— START PROVIDED INFORMATION —

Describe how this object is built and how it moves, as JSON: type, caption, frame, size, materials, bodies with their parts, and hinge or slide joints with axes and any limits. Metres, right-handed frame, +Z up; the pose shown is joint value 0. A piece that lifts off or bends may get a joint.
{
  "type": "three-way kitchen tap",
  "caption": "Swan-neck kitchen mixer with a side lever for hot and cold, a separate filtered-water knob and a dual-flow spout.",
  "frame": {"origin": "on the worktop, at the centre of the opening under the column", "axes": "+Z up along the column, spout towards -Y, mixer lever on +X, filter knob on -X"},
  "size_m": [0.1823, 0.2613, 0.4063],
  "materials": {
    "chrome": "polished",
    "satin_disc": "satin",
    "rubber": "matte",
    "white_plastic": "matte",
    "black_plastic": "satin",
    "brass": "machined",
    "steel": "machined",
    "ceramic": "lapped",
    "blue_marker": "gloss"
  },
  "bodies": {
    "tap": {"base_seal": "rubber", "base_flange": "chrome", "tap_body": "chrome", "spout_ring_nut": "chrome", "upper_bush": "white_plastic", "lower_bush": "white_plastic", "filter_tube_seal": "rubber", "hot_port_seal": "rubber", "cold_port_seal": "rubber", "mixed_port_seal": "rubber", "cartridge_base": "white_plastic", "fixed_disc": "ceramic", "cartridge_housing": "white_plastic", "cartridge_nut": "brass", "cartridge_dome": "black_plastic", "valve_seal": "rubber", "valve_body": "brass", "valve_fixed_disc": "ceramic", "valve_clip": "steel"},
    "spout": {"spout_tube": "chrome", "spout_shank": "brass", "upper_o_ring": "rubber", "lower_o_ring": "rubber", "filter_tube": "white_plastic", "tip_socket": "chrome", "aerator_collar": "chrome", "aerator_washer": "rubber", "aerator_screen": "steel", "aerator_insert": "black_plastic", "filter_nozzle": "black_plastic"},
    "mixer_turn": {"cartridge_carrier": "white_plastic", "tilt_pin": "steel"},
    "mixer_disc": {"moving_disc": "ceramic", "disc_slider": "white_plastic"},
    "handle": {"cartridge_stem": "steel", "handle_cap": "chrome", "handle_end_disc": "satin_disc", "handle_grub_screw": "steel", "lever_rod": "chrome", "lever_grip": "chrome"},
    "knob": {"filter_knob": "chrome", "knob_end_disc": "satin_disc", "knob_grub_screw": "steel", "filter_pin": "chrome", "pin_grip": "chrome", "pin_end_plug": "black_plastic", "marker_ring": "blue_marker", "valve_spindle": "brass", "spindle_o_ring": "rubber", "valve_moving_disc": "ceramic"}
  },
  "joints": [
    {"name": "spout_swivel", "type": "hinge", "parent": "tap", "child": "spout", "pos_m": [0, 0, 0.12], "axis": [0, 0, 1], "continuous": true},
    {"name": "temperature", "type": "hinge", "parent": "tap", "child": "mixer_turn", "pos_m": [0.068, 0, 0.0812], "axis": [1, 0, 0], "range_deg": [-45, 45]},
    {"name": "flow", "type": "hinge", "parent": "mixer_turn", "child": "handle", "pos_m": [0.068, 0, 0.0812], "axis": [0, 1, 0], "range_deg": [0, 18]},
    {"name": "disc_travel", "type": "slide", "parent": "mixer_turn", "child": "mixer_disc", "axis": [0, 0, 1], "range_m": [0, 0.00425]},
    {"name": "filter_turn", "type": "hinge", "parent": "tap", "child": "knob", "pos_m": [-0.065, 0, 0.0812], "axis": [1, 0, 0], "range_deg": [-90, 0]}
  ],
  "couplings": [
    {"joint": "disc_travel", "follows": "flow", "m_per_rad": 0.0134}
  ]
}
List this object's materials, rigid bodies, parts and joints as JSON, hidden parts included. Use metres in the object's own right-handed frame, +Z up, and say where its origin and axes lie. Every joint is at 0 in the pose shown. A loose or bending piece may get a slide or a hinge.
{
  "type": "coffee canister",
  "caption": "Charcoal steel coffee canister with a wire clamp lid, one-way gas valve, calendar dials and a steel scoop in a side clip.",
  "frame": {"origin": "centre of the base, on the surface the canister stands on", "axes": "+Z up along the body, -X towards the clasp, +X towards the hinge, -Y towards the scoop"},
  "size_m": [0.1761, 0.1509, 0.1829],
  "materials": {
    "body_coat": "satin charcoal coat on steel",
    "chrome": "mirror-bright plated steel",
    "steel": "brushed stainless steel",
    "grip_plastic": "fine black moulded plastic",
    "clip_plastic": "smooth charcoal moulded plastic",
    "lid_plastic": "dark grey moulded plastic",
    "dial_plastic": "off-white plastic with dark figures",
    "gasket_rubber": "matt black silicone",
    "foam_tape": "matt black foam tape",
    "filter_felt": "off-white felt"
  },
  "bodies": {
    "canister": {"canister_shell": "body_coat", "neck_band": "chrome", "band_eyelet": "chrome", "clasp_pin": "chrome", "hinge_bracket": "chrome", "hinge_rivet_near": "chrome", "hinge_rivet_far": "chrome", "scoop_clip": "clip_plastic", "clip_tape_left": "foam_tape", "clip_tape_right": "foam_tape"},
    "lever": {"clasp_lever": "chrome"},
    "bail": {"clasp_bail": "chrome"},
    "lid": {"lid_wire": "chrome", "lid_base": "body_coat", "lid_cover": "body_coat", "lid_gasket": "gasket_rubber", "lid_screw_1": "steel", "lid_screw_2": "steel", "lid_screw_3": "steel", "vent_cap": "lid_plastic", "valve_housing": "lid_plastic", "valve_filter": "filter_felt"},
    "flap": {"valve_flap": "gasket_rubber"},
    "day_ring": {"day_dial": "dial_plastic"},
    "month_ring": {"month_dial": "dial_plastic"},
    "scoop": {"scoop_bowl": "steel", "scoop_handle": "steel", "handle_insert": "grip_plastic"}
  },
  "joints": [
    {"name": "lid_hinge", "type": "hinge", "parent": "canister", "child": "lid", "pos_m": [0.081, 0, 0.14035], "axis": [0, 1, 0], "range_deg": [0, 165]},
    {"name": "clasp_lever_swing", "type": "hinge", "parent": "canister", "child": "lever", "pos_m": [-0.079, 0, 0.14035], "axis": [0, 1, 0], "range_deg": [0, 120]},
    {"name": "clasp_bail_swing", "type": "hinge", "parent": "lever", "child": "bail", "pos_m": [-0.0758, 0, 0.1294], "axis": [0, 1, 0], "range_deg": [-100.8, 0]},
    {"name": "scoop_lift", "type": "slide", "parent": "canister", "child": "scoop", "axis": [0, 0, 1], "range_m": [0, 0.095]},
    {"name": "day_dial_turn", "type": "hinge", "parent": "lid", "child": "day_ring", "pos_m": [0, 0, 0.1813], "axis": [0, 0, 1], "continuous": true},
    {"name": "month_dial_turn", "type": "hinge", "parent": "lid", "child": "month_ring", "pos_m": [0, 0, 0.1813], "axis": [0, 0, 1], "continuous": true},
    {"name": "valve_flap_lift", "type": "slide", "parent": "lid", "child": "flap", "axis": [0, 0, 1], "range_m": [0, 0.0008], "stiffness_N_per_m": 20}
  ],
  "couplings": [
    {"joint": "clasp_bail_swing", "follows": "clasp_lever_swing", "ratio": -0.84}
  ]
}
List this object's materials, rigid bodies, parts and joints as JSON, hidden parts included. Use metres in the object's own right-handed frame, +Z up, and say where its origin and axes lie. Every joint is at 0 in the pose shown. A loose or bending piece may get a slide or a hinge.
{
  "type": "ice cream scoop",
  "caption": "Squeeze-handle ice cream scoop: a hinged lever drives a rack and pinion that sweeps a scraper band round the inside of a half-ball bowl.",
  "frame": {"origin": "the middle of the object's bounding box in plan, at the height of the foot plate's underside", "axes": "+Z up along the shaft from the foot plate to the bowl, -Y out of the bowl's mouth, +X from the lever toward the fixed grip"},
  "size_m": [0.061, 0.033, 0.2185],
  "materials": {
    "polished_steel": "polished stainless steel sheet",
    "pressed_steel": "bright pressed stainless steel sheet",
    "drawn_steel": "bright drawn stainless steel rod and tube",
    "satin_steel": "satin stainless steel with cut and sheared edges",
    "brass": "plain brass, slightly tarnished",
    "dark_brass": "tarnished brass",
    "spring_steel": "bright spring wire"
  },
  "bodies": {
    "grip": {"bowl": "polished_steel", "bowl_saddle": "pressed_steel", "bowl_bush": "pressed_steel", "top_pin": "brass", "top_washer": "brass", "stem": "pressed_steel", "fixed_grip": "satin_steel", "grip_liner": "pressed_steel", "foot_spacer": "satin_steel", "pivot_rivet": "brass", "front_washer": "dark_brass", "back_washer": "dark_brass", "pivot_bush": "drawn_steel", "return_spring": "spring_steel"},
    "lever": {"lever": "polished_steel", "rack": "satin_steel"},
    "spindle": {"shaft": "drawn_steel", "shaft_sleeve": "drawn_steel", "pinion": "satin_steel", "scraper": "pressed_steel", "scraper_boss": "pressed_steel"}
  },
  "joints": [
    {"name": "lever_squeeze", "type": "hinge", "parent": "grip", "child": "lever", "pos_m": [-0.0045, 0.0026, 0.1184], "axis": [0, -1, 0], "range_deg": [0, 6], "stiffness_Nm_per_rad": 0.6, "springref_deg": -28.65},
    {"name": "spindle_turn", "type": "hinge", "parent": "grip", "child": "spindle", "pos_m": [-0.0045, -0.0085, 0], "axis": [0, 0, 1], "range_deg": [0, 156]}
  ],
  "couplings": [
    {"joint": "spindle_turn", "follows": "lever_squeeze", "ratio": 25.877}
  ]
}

— END PROVIDED INFORMATION —

WORK TO BE COMPLETED: Scan the lines for the string "with". Copy out each line that matches.

OUTPUT FOR THIS EXERCISE:
Describe how this object is built and how it moves, as JSON: type, caption, frame, size, materials, bodies with their parts, and hinge or slide joints with axes and any limits. Metres, right-handed frame, +Z up; the pose shown is joint value 0. A piece that lifts off or bends may get a joint.
  "caption": "Swan-neck kitchen mixer with a side lever for hot and cold, a separate filtered-water knob and a dual-flow spout.",
  "caption": "Charcoal steel coffee canister with a wire clamp lid, one-way gas valve, calendar dials and a steel scoop in a side clip.",
    "dial_plastic": "off-white plastic with dark figures",
    "satin_steel": "satin stainless steel with cut and sheared edges",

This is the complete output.